DIRECTION
In the listing below, locate the line that contains "bpy.context.scene.collection.objects.link(rigid_bodies[body])" and the line that contains "# Small helpers". Restate word for word those two lines and every line between them, and nothing else.

* * * * * * * * *

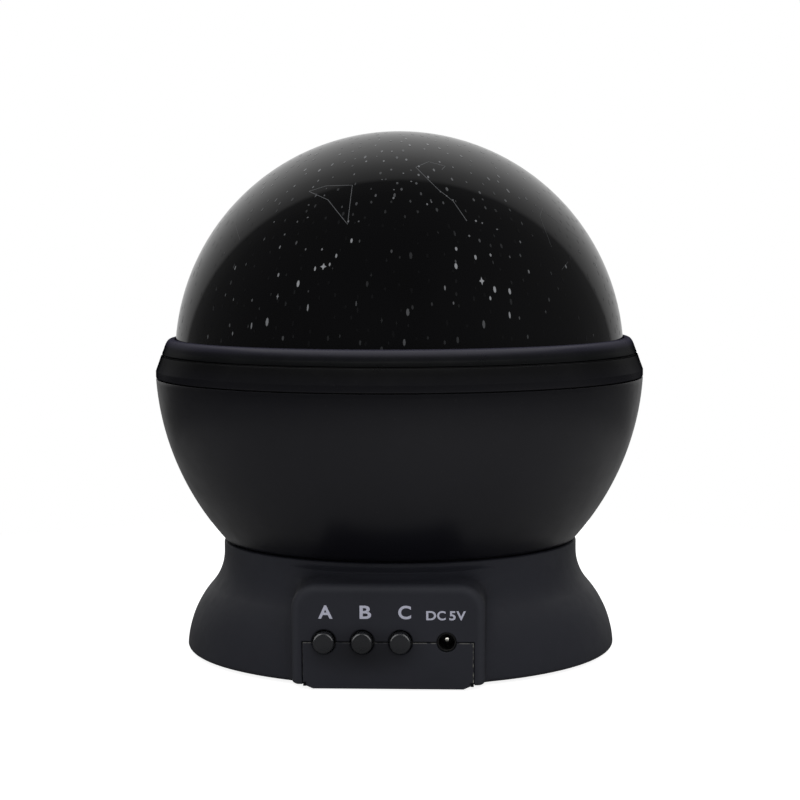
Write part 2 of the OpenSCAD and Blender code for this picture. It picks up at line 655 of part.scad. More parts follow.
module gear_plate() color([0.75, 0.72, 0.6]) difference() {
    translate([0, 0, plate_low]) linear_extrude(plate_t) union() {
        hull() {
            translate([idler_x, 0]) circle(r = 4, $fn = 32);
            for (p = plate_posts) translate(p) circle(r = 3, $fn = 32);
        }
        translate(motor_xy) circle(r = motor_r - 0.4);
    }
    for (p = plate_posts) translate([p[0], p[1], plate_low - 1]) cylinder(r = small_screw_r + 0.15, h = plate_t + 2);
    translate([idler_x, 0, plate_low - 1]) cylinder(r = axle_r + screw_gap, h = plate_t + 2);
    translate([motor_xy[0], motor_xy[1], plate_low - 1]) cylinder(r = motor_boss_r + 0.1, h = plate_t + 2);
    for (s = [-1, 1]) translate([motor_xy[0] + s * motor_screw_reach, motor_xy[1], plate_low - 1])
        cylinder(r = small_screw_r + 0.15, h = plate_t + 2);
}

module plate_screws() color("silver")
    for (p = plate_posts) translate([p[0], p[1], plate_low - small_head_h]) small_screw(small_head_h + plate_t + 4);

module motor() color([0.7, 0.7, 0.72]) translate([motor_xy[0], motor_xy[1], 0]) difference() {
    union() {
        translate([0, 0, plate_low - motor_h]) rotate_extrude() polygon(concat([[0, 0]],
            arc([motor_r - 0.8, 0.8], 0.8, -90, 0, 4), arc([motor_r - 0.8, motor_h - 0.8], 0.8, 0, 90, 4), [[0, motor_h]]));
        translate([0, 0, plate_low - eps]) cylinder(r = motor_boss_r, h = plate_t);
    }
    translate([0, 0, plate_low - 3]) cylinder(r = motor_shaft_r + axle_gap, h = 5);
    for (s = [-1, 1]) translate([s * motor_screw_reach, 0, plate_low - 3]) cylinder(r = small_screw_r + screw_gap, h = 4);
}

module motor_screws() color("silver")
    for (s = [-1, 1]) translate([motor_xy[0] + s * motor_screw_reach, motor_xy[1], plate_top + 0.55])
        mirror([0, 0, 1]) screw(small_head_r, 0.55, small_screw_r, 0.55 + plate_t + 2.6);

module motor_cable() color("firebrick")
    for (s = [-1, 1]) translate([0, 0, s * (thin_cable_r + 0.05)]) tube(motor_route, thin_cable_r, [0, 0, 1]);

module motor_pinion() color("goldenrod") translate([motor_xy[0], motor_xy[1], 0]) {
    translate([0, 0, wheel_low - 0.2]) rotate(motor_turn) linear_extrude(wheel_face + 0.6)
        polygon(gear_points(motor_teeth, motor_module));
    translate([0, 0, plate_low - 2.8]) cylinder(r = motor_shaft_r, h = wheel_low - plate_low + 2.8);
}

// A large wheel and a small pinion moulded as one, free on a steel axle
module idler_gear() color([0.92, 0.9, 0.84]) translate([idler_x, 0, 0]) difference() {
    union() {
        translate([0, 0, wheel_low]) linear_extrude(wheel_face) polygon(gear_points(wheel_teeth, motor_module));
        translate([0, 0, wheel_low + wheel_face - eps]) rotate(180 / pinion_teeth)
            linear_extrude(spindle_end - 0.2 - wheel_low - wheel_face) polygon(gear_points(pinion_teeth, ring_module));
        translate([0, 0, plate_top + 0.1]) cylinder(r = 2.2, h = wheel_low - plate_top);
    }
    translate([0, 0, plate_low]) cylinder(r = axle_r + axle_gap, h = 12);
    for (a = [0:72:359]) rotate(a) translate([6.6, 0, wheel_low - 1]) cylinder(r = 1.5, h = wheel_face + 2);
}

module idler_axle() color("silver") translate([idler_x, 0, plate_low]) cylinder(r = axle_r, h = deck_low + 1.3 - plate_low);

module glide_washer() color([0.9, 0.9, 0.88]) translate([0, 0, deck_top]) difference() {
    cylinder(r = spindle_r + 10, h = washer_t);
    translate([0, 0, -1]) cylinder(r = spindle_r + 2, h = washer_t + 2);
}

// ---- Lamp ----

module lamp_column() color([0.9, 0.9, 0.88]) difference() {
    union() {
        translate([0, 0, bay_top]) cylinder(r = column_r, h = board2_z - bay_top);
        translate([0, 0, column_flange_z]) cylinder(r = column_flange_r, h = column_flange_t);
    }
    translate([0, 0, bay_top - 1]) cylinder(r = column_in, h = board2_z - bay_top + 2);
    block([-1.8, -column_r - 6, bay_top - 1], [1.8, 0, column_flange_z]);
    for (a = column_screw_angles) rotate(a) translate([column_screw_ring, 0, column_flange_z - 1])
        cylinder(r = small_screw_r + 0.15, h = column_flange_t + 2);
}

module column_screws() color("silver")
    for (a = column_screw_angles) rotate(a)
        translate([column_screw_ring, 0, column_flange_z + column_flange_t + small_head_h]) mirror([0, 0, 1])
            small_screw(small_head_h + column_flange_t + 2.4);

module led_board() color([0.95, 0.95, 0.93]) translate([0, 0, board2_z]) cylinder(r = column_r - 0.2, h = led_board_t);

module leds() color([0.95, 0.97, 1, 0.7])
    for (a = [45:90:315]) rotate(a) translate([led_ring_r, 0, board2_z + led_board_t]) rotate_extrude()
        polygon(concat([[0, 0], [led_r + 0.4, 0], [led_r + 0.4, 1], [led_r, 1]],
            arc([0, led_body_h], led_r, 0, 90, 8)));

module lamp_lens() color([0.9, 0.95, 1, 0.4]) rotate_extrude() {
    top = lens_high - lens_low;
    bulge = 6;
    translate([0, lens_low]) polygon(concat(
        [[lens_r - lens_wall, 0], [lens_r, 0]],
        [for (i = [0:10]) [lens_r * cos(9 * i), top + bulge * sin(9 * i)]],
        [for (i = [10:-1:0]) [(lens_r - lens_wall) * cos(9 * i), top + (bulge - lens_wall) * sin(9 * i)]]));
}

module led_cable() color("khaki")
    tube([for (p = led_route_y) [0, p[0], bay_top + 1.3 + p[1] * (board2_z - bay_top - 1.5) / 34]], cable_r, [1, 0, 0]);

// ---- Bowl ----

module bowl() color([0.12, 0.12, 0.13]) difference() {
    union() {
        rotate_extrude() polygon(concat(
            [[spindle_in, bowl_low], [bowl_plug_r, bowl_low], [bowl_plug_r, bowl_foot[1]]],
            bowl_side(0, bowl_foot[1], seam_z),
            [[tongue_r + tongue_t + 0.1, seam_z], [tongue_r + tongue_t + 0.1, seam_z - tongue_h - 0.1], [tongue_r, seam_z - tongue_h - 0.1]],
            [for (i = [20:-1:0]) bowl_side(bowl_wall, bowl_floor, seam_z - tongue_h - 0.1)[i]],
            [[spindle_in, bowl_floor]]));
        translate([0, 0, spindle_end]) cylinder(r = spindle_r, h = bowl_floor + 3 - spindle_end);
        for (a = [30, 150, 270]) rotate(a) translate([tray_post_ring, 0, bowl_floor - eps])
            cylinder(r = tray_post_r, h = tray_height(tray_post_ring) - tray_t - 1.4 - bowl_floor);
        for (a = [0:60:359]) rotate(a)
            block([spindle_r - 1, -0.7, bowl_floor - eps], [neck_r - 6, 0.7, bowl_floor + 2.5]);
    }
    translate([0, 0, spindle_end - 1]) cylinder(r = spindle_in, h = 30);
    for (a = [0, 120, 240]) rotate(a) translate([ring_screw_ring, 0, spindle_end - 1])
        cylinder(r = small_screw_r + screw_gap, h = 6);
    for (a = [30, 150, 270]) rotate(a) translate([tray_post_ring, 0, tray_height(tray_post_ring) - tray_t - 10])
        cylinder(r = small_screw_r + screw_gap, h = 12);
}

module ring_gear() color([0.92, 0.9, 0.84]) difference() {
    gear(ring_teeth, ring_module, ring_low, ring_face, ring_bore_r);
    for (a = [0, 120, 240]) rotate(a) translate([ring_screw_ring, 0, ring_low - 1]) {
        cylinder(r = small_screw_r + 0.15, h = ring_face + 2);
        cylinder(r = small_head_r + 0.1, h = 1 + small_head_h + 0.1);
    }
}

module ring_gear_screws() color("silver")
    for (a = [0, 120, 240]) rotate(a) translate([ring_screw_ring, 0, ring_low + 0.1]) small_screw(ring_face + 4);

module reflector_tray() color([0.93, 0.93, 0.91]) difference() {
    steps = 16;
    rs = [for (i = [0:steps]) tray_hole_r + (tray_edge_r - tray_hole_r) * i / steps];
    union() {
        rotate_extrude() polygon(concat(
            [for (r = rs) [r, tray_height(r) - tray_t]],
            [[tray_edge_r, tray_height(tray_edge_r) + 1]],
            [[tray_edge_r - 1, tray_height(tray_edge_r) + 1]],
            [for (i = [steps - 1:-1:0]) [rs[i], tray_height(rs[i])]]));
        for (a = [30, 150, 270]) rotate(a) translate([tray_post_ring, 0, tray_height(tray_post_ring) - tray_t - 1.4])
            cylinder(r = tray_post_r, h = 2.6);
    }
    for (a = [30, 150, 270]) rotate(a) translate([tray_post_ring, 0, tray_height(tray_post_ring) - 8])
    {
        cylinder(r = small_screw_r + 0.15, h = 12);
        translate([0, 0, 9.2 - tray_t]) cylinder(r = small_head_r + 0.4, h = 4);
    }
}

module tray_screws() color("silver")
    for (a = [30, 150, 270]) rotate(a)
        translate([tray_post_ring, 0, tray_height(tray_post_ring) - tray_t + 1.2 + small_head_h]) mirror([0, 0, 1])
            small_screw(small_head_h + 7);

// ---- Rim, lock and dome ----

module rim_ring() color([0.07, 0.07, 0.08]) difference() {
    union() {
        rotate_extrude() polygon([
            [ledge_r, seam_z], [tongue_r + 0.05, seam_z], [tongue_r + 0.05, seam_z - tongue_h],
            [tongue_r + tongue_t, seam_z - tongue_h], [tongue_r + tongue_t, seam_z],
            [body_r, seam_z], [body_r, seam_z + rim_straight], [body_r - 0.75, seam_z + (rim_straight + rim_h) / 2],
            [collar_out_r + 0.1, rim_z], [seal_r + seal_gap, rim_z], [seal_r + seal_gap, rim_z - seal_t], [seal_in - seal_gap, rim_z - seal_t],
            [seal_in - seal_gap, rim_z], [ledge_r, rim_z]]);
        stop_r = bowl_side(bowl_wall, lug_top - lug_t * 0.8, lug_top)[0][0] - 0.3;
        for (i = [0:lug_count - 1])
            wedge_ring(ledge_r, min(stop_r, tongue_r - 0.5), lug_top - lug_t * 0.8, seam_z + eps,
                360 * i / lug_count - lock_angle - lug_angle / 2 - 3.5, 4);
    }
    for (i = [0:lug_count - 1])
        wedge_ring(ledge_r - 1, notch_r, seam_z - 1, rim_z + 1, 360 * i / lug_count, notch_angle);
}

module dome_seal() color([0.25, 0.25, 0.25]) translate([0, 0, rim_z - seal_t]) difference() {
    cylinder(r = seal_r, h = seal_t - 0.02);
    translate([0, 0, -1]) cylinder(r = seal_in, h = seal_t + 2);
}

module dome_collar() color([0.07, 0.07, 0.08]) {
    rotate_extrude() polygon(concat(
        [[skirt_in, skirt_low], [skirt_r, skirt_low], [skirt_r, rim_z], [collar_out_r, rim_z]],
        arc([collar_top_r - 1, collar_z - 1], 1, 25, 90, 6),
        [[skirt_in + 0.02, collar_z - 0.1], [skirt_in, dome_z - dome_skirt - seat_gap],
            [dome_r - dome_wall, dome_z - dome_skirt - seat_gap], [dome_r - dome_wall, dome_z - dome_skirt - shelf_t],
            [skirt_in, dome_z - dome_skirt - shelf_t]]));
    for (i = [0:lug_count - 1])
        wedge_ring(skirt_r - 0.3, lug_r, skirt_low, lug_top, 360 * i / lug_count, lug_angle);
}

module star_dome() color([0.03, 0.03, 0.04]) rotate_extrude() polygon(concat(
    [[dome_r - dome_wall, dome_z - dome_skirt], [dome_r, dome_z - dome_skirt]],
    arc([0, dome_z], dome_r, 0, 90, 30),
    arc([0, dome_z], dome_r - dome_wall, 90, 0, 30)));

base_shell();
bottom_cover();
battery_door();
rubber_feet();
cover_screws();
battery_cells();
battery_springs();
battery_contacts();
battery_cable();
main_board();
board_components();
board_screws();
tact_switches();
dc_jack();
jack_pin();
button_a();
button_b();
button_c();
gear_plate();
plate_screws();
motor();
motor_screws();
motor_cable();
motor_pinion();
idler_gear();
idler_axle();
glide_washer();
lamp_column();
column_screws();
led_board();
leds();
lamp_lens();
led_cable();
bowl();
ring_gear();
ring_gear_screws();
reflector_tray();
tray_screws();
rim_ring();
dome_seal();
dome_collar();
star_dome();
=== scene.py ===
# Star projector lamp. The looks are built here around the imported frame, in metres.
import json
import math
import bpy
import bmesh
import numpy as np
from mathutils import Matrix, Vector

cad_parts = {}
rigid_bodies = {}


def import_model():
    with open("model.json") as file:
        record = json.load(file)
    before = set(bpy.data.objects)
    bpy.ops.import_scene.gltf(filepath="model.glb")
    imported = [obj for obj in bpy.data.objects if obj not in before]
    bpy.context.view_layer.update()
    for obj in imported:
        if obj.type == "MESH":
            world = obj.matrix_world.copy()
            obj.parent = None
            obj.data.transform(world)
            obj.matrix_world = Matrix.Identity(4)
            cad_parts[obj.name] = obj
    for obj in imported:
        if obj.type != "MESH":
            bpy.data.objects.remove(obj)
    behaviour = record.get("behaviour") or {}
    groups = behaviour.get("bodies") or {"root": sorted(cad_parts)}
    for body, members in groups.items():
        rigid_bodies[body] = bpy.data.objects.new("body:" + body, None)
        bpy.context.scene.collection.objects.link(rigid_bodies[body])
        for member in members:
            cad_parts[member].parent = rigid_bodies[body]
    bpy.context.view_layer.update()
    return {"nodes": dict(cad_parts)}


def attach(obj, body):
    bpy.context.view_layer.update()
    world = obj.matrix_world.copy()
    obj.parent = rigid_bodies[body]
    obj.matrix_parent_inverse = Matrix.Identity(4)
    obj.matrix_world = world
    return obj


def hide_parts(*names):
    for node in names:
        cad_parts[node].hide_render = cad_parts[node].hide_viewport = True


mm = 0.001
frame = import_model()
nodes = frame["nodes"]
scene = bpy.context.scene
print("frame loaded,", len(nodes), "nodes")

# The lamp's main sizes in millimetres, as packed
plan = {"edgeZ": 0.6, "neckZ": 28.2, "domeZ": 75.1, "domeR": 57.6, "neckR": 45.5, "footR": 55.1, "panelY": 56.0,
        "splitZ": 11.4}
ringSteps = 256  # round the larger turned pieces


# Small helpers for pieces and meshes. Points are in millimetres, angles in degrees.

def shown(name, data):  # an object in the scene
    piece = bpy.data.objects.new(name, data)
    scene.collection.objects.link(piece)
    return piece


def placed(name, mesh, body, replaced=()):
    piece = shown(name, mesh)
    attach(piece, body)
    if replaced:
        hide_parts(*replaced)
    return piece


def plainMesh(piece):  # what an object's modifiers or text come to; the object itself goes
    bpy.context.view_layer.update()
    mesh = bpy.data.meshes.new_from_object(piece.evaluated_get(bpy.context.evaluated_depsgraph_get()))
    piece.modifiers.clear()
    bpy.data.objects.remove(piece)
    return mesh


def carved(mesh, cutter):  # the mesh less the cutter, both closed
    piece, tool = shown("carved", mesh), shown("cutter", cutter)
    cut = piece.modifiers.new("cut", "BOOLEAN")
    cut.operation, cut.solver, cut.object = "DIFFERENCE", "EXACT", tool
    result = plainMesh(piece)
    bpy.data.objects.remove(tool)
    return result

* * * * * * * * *

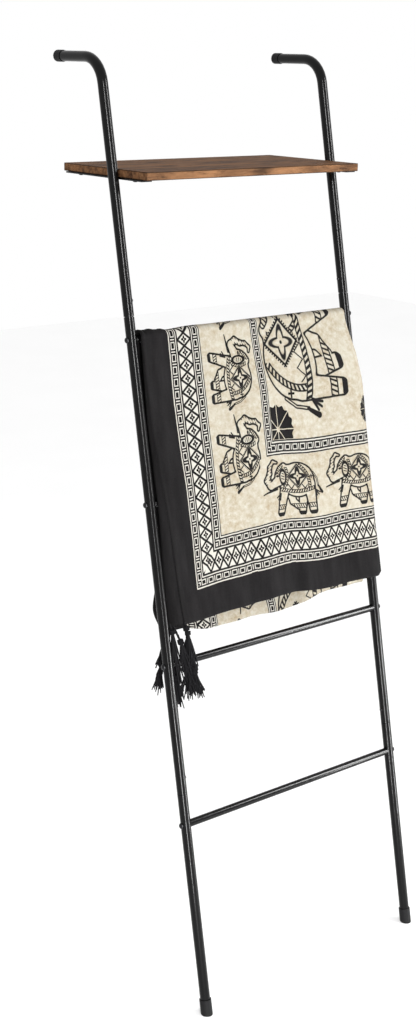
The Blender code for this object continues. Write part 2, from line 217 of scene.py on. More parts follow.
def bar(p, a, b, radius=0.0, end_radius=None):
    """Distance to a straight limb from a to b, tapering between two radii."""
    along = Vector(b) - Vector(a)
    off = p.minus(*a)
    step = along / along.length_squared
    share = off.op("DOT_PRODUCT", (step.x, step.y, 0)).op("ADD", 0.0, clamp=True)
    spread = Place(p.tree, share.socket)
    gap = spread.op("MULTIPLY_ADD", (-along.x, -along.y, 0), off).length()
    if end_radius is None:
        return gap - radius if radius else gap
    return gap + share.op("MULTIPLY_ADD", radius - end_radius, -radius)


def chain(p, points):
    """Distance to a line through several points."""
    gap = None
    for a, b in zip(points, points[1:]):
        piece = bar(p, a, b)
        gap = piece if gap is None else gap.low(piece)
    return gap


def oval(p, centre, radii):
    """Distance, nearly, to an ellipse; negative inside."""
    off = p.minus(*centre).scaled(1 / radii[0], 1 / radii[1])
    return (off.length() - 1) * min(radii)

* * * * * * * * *

TASK RESPONSE
        bpy.context.scene.collection.objects.link(rigid_bodies[body])
        for member in members:
            cad_parts[member].parent = rigid_bodies[body]
    bpy.context.view_layer.update()
    return {"nodes": dict(cad_parts)}


def attach(obj, body):
    bpy.context.view_layer.update()
    world = obj.matrix_world.copy()
    obj.parent = rigid_bodies[body]
    obj.matrix_parent_inverse = Matrix.Identity(4)
    obj.matrix_world = world
    return obj


def hide_parts(*names):
    for node in names:
        cad_parts[node].hide_render = cad_parts[node].hide_viewport = True


mm = 0.001
frame = import_model()
nodes = frame["nodes"]
scene = bpy.context.scene
print("frame loaded,", len(nodes), "nodes")

# The lamp's main sizes in millimetres, as packed
plan = {"edgeZ": 0.6, "neckZ": 28.2, "domeZ": 75.1, "domeR": 57.6, "neckR": 45.5, "footR": 55.1, "panelY": 56.0,
        "splitZ": 11.4}
ringSteps = 256  # round the larger turned pieces


# Small helpers for pieces and meshes. Points are in millimetres, angles in degrees.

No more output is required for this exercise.